### REQUIREMENTS
The data below must be copied in full and without any change.

— start DATA EXCERPT —

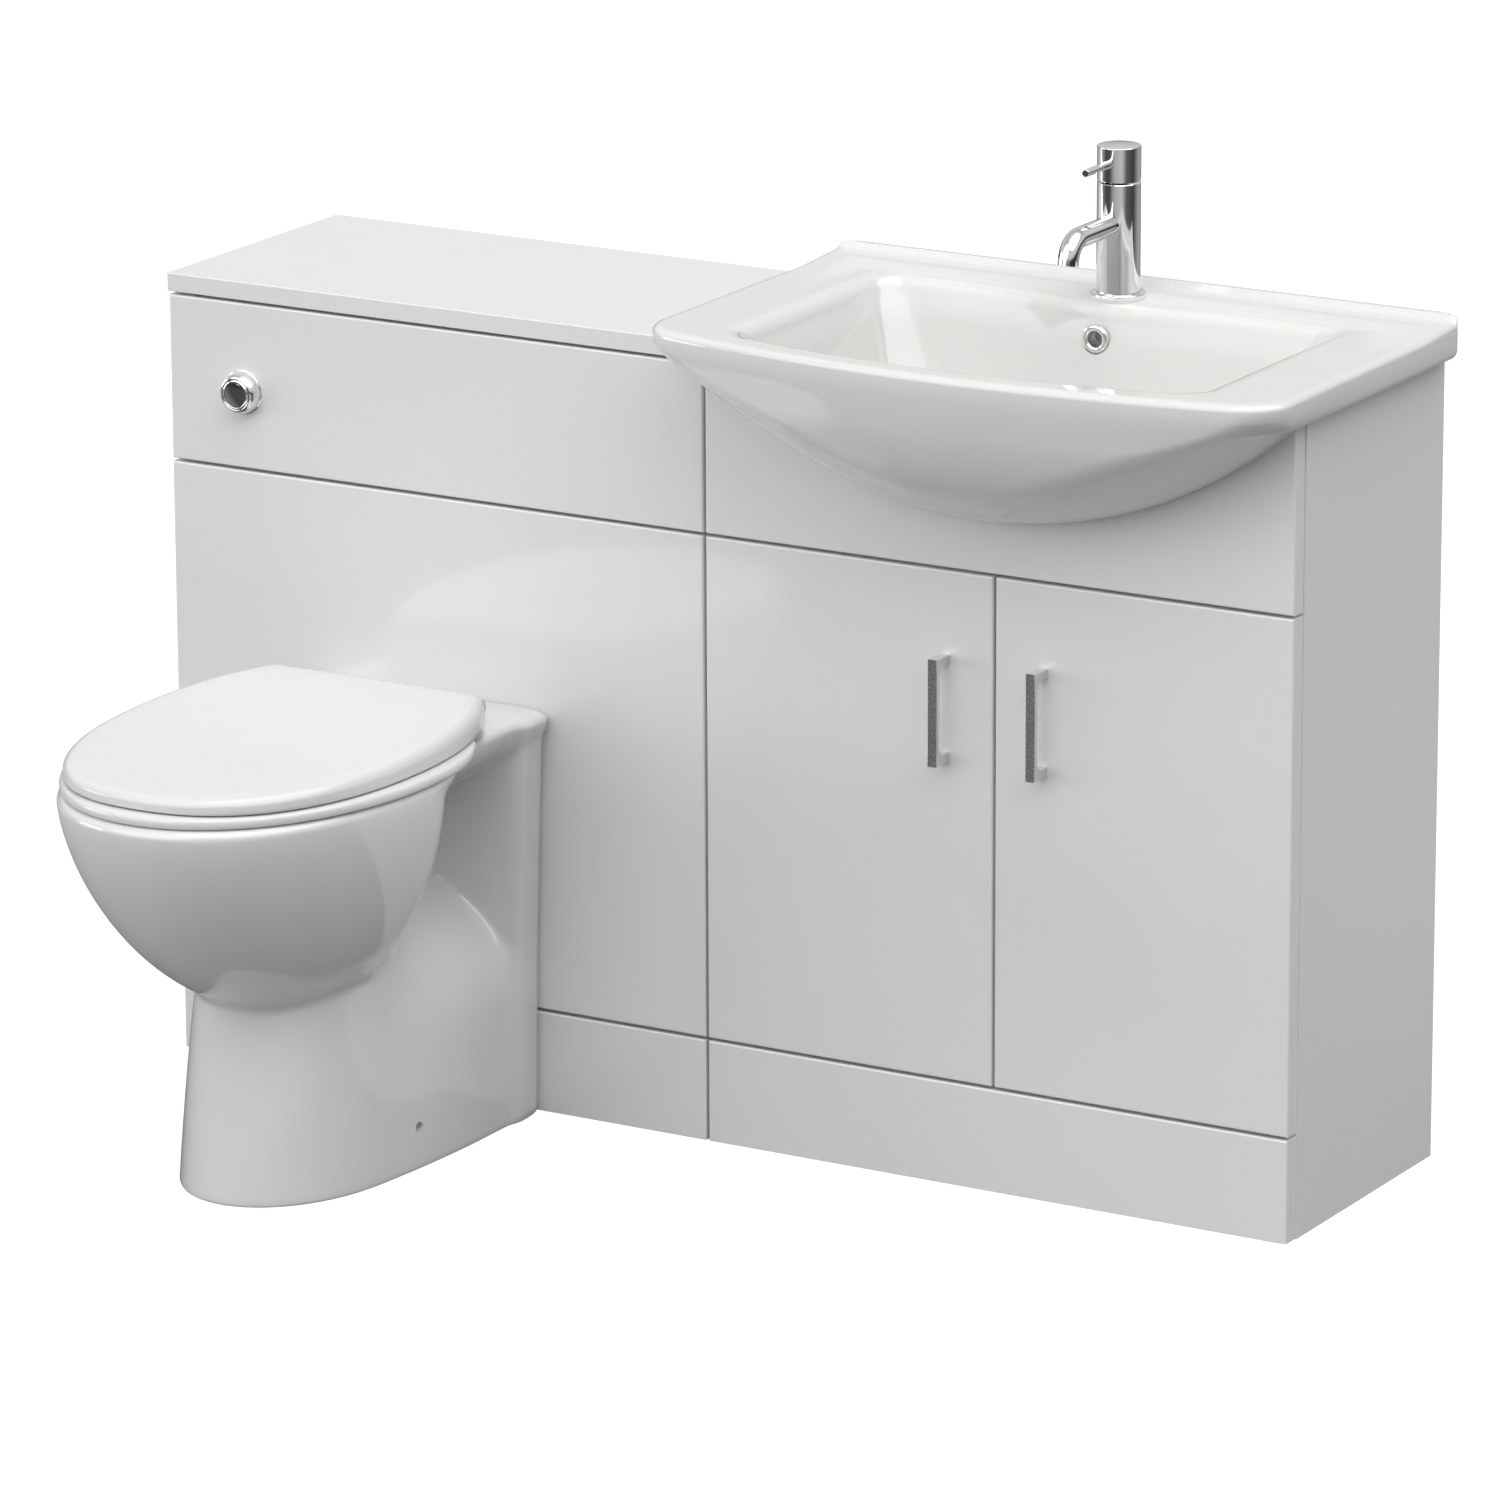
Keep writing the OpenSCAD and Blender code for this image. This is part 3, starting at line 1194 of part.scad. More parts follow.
place() push_button();
place() button_bellows();
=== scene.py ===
# %% [markdown]
# # A toilet and a basin in one run of white furniture
# The unit is a box round a cistern with a pan in front of it, joined to a
# cupboard with two doors, a ceramic basin and a mixer tap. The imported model
# gives every size and every joint. This file dresses it: the curved ceramic,
# the seat and the chrome are worked out again as fine smooth surfaces, the
# boards keep their exact shape, and every part gets a finish of its own.

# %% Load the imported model
import json
import math
import bpy
import numpy as np
from mathutils import Matrix


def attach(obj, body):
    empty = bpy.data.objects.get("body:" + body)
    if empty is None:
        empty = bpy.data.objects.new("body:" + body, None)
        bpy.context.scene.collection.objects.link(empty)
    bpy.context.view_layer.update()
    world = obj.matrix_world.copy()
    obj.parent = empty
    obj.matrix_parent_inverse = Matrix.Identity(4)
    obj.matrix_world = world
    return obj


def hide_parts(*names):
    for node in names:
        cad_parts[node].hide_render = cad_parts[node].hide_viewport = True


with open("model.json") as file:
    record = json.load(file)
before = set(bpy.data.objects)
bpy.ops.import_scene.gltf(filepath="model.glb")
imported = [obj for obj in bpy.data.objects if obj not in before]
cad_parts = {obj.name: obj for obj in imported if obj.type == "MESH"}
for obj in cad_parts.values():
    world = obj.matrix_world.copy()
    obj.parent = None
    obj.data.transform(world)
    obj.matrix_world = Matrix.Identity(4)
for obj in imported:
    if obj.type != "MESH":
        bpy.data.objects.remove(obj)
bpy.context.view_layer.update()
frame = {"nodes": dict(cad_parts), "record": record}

scene = bpy.context.scene
node = frame["nodes"]

# %% [markdown]
# ## Where the camera stands
# A catalogue picture is taken from far away with a long lens, so that upright
# edges stay upright and the two halves keep their proportions. The camera
# stands in front on the right, 2.7 metres up, and looks left and down. Three
# turns settle it: the heading, the tilt down and a hair of roll.

# %% Camera
stand = (4.0815, -6.8044, 2.6638)
heading, tilt, roll = 30.357, 15.803, -0.227
# the sensor in millimetres, then the focal length and the picture's width,
# both counted in points of the picture
sensor, focal, picture = 36.0, 8863.6, 1500
lens = bpy.data.cameras.new("camera")
lens.sensor_width = sensor
lens.lens = sensor * focal / picture
lens.clip_end = 100
camera = bpy.data.objects.new("camera", lens)
camera.matrix_world = (
    Matrix.Translation(stand)
    @ Matrix.Rotation(math.radians(heading), 4, "Z")
    @ Matrix.Rotation(math.radians(90 - tilt), 4, "X")
    @ Matrix.Rotation(math.radians(roll), 4, "Z"))
scene.collection.objects.link(camera)
scene.camera = camera
print("lens in millimetres:", round(lens.lens, 1))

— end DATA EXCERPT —

### FINAL RESULT
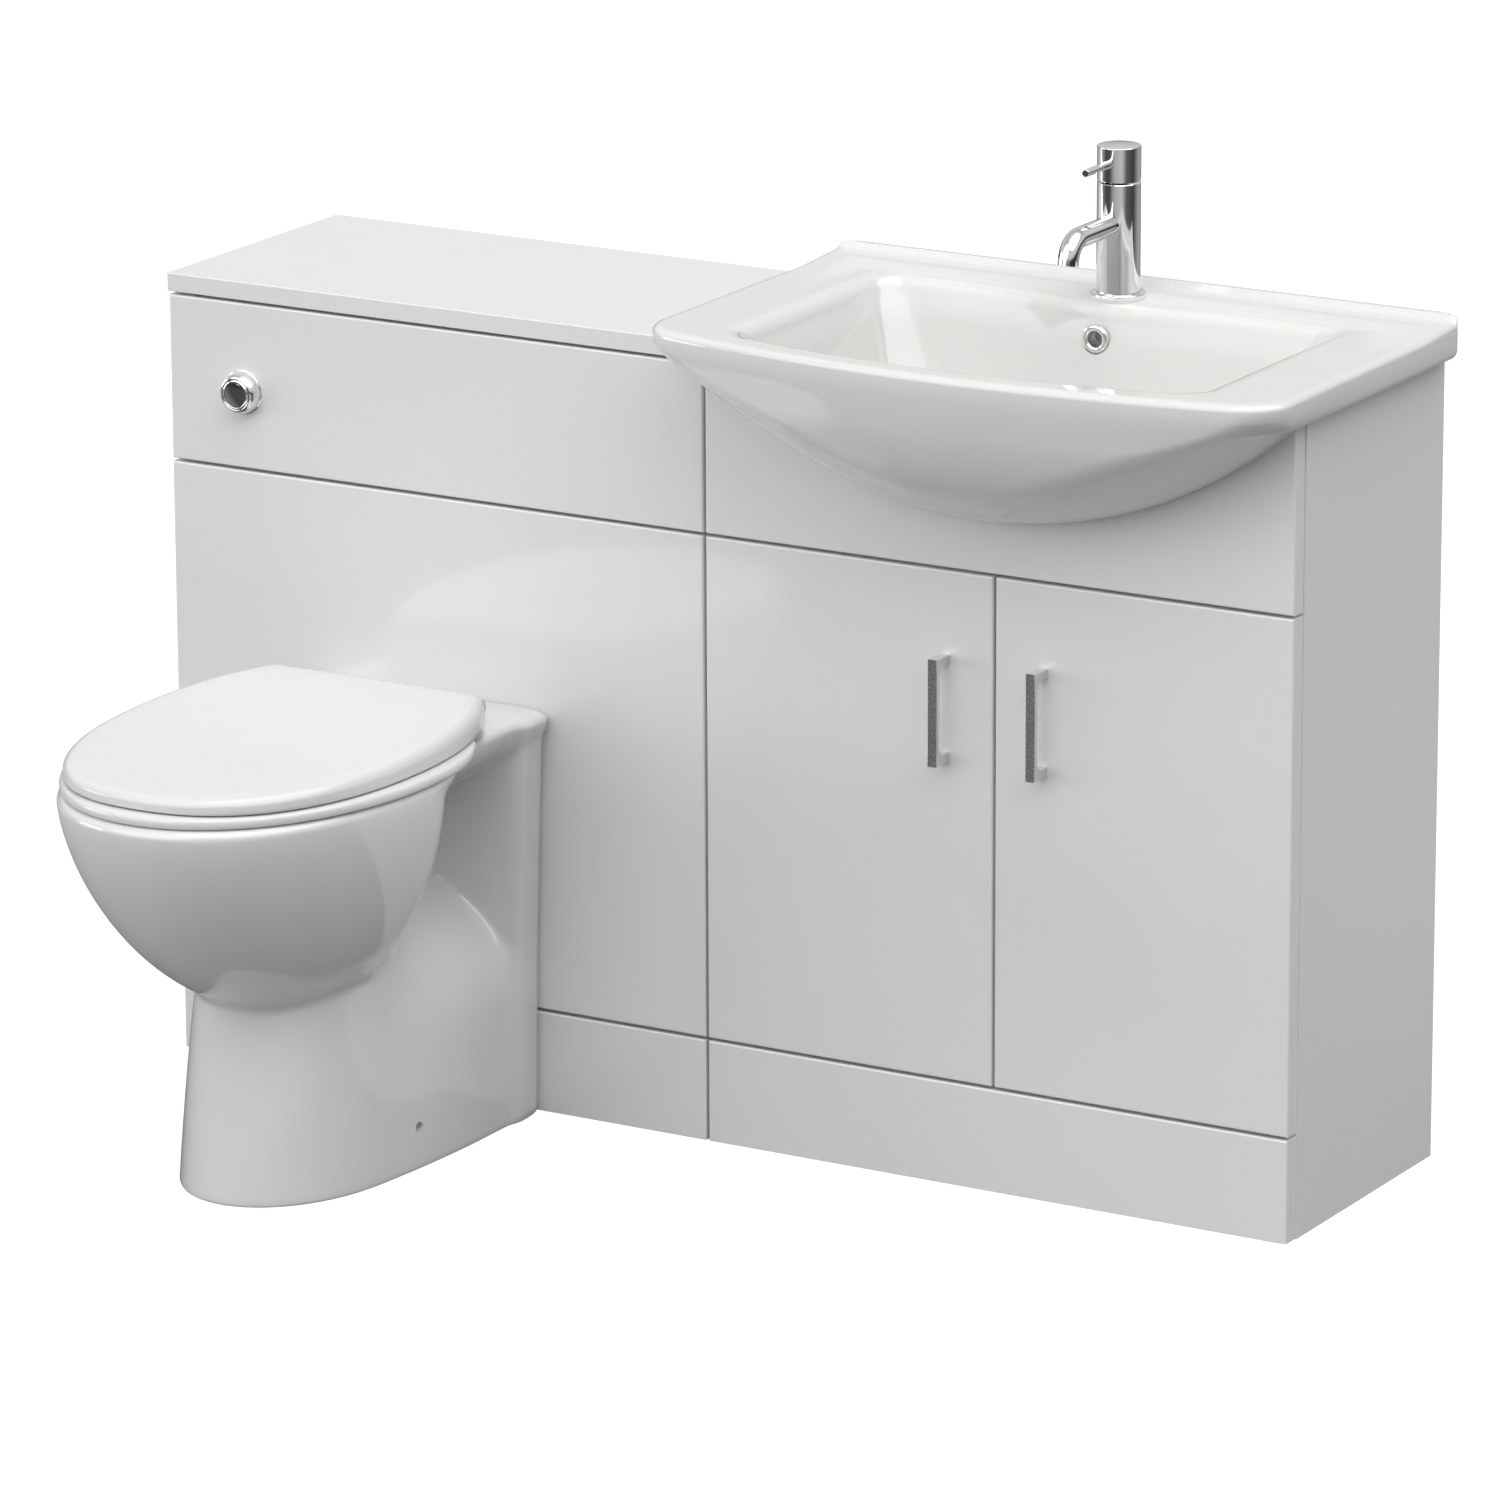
Keep writing the OpenSCAD and Blender code for this image. This is part 3, starting at line 1194 of part.scad. More parts follow.
place() push_button();
place() button_bellows();
=== scene.py ===
# %% [markdown]
# # A toilet and a basin in one run of white furniture
# The unit is a box round a cistern with a pan in front of it, joined to a
# cupboard with two doors, a ceramic basin and a mixer tap. The imported model
# gives every size and every joint. This file dresses it: the curved ceramic,
# the seat and the chrome are worked out again as fine smooth surfaces, the
# boards keep their exact shape, and every part gets a finish of its own.

# %% Load the imported model
import json
import math
import bpy
import numpy as np
from mathutils import Matrix


def attach(obj, body):
    empty = bpy.data.objects.get("body:" + body)
    if empty is None:
        empty = bpy.data.objects.new("body:" + body, None)
        bpy.context.scene.collection.objects.link(empty)
    bpy.context.view_layer.update()
    world = obj.matrix_world.copy()
    obj.parent = empty
    obj.matrix_parent_inverse = Matrix.Identity(4)
    obj.matrix_world = world
    return obj


def hide_parts(*names):
    for node in names:
        cad_parts[node].hide_render = cad_parts[node].hide_viewport = True


with open("model.json") as file:
    record = json.load(file)
before = set(bpy.data.objects)
bpy.ops.import_scene.gltf(filepath="model.glb")
imported = [obj for obj in bpy.data.objects if obj not in before]
cad_parts = {obj.name: obj for obj in imported if obj.type == "MESH"}
for obj in cad_parts.values():
    world = obj.matrix_world.copy()
    obj.parent = None
    obj.data.transform(world)
    obj.matrix_world = Matrix.Identity(4)
for obj in imported:
    if obj.type != "MESH":
        bpy.data.objects.remove(obj)
bpy.context.view_layer.update()
frame = {"nodes": dict(cad_parts), "record": record}

scene = bpy.context.scene
node = frame["nodes"]

# %% [markdown]
# ## Where the camera stands
# A catalogue picture is taken from far away with a long lens, so that upright
# edges stay upright and the two halves keep their proportions. The camera
# stands in front on the right, 2.7 metres up, and looks left and down. Three
# turns settle it: the heading, the tilt down and a hair of roll.

# %% Camera
stand = (4.0815, -6.8044, 2.6638)
heading, tilt, roll = 30.357, 15.803, -0.227
# the sensor in millimetres, then the focal length and the picture's width,
# both counted in points of the picture
sensor, focal, picture = 36.0, 8863.6, 1500
lens = bpy.data.cameras.new("camera")
lens.sensor_width = sensor
lens.lens = sensor * focal / picture
lens.clip_end = 100
camera = bpy.data.objects.new("camera", lens)
camera.matrix_world = (
    Matrix.Translation(stand)
    @ Matrix.Rotation(math.radians(heading), 4, "Z")
    @ Matrix.Rotation(math.radians(90 - tilt), 4, "X")
    @ Matrix.Rotation(math.radians(roll), 4, "Z"))
scene.collection.objects.link(camera)
scene.camera = camera
print("lens in millimetres:", round(lens.lens, 1))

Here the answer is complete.